In order to assess an advisor’s compliance with the Custody Rule, the accountant first needs to obtain, from the advisor, a list of open and closed accounts that are subject to surprise examination due to an advisor’s custody of client funds. A sample of accounts subject to the surprise examination will be selected for further testing.
But how does the accountant know that the list provided by the advisor was accurate and that the sample is being drawn from a population that contains all accounts that should be subject to surprise examination? The accountant will discuss with the advisor its process for determining which accounts are subject to surprise examination and will also select a sample of accounts initially deemed not subject to surprise examination. The accountant will read client and custodian contracts looking for provisions that would trigger custody.
For the sample of accounts subject to the surprise examination, the accountant will confirm funds and securities with both the qualified custodian and the client, and will confirm contributions and withdrawals with clients. If the list of securities held includes privately offered securities, then the accountant will confirm the terms with the counterparties. All confirmations will be reconciled to the advisor’s records.
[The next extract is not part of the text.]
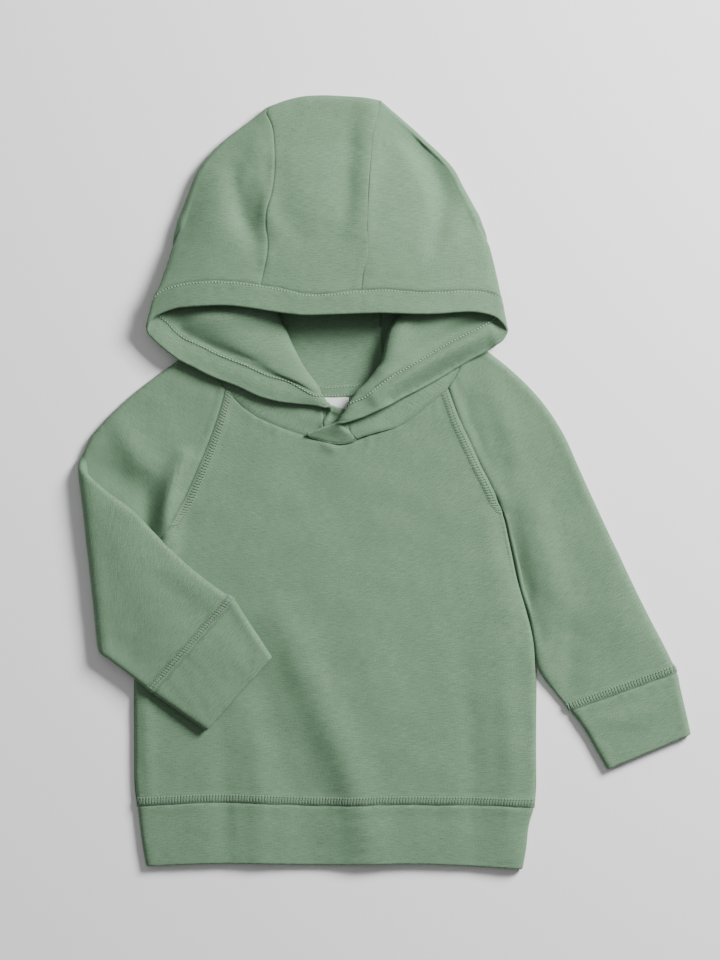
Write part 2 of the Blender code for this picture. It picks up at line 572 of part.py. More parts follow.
def folded_sleeve(cloth):
    """The wearer's right sleeve: out from the shoulder, then turned back over itself
    so that its lower half lies on the body."""
    under = shifted(FOLDED_UNDER, -WALL / 2)
    outer = shifted(FOLDED_OUTER, WALL / 2)
    places = ring_places(SLEEVE_UPPER, SLEEVE_LOWER)
    arm_rows = 7
    outer_points = seated(outer, Curve([outer.at(1), outer.at(1) + 1e-6]), SEAM_ROWS,
                          arm_rows, 0.9)
    elbow = Curve([under.at(1), outer.at(1)])
    layers = sleeve_layers(under, outer_points, elbow, (RAGLAN_LEFT, BACK_RAGLAN_LEFT),
                           (NECK_LEFT, BACK_NECK_LEFT[::-1]), arm_rows)
    arm = tube_rings(places, *layers, MIDDLE, SIDE_R, SEAM_ROWS)
    add_relief(arm[:-1], BODY_RELIEF, MIDDLE)
    fore_under = shifted(FOREARM_UNDER, WALL / 2)
    fore_outer = shifted(FOREARM_OUTER, -WALL / 2)
    start = Curve([fore_under.at(0), fore_outer.at(0)])
    end = Curve([fore_under.at(1), fore_outer.at(1)])
    shares = np.linspace(0, 1, 8)
    layer = Layer(start, end, fore_under.at(shares), fore_outer.at(shares))
    fore = tube_rings(places, layer, layer, 0, SIDE_R)
    fore[..., 2] = MIDDLE + 2 * FOLD_R - fore[..., 2]
    chord = unit(elbow.at(1) - elbow.at(0))
    out = np.array([-chord[1], chord[0]])
    turn = []
    for angle in np.radians([36, 72, 108, 144]):
        t = angle / np.pi
        line = Curve([(1 - t) * elbow.at(k) + t * start.at(k) for k in (0, 1)])
        ring = []
        for place in places:
            share, height = ring_place(place, line.length, SIDE_R)
            reach = FOLD_R - height
            plan = line.at(share) + out * reach * np.sin(angle)
            ring.append([*plan, MIDDLE + FOLD_R - reach * np.cos(angle)])
        turn.append(ring)
    grid = np.concatenate([arm, np.array(turn), fore])
    return sleeve_wall("sleeve_right", grid, places, cloth)


def tube_band(name, start, end, sides, low, high, places, rings, cloth, table=()):
    """A doubled band round a flat opening: hem or cuff."""
    middle, radius = (low + high) / 2, (high - low) / 2
    shares = np.linspace(0, 1, rings)
    layer = Layer(start, end, sides[0].at(shares), sides[1].at(shares))
    grid = tube_rings(places, layer, layer, middle, radius)
    if table:
        add_relief(grid, table, middle)
    pull(grid, 0, 1, 2 * SEAM)
    return wall(name, grid, DOUBLE, cloth, loop=True)


def cuffs(cloth):
    places = ring_places((0.12, 0.3, 0.5, 0.7, 0.88), (0.2, 0.5, 0.8))
    for name, sides, rise in (("cuff_left", STRAIGHT_CUFF, 0.0),
                              ("cuff_right", FOLDED_CUFF, 2 * FOLD_R)):
        under = shifted(sides["under"], DOUBLE / 2)
        outer = shifted(sides["outer"], -DOUBLE / 2)
        start = Curve([under.at(0), outer.at(0)])
        end = Curve([under.at(1), outer.at(1)])
        tube_band(name, start, end, (under, outer), DOUBLE_LOW + rise, DOUBLE_TOP + rise,
                  places, 4, cloth)


def hem_band(cloth):
    left, right = shifted(HEM_LEFT, DOUBLE / 2), shifted(HEM_RIGHT, -DOUBLE / 2)
    start = Curve([left.at(0)] + HEM_SEAM[1:-1] + [right.at(0)])
    end = Curve([left.at(1)] + HEM_EDGE[1:-1] + [right.at(1)])
    places = ring_places(tuple(np.linspace(0.05, 0.95, 14)), tuple(np.linspace(0.1, 0.9, 7)))
    tube_band("hem_band", start, end, (left, right), DOUBLE_LOW, DOUBLE_TOP, places, 4,
              cloth, BODY_RELIEF)


# ----------------------------------------------------------------- hood
def fold_knots(at, heading, high, low):
    """Three knots of a layer that turns over: before, at and after the turn."""
    at, heading = np.asarray(at, float), np.asarray(heading, float)
    radius = abs(high - low) / 2
    inner = at - heading * radius
    return [[*inner, high], [*at, (high + low) / 2], [*inner, low]]


def seam_height(t):
    """Middle height of the upper layer along the seams, from crown to face edge."""
    return CROWN_TOP + (TIP_TOP + 7.5 - CROWN_TOP) * np.sin(np.pi / 2 * t) ** 1.2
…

In order to assess an advisor’s compliance with the Recordkeeping Rule, the accountant will select a sample of transactions and request supporting documentation, such as trade confirmations.
How to Prepare for a Surprise Examination
Although an advisor will not know the date of an examination in advance, there are certain steps an advisor can take to prepare for a surprise examination. These including the following:
- Proactively review client and custodian contracts to identify which accounts are subject to custody;
- Consider engaging legal / compliance experts for complex situations where it’s not immediately clear whether custody has been triggered;
- Maintain an updated account listing which identifies those accounts that are subject to examination;
- Make sure all contracts with clients and custodians are readily accessible and include the latest amendments, if any;
- Maintain current contact information (addresses, phone numbers, email addresses) for clients, custodians, and counterparties for privately offered securities;
- Create and update internal control documentation explaining how systems and processes work – in particular, these should address trading, reconciliation, process for evaluating custody concerns, and other key areas;
- Maintain organized records supporting all transactions;
- Perform position and transaction reconciliations on a timely basis.
The SEC is clearly focusing on custody issues to reduce the likelihood of investors being defrauded. Advisors with custody of client funds should review their existing policies and procedures that impact accounts with custody. Sound controls should be in place, such as policies that require more than one employee to authorize disbursements of client funds. Policies and procedures should be created to provide segregation of duties, such that one employee doesn’t have the ability to authorize a payment, make the related accounting entries, and perform reconciliations of the cash activity.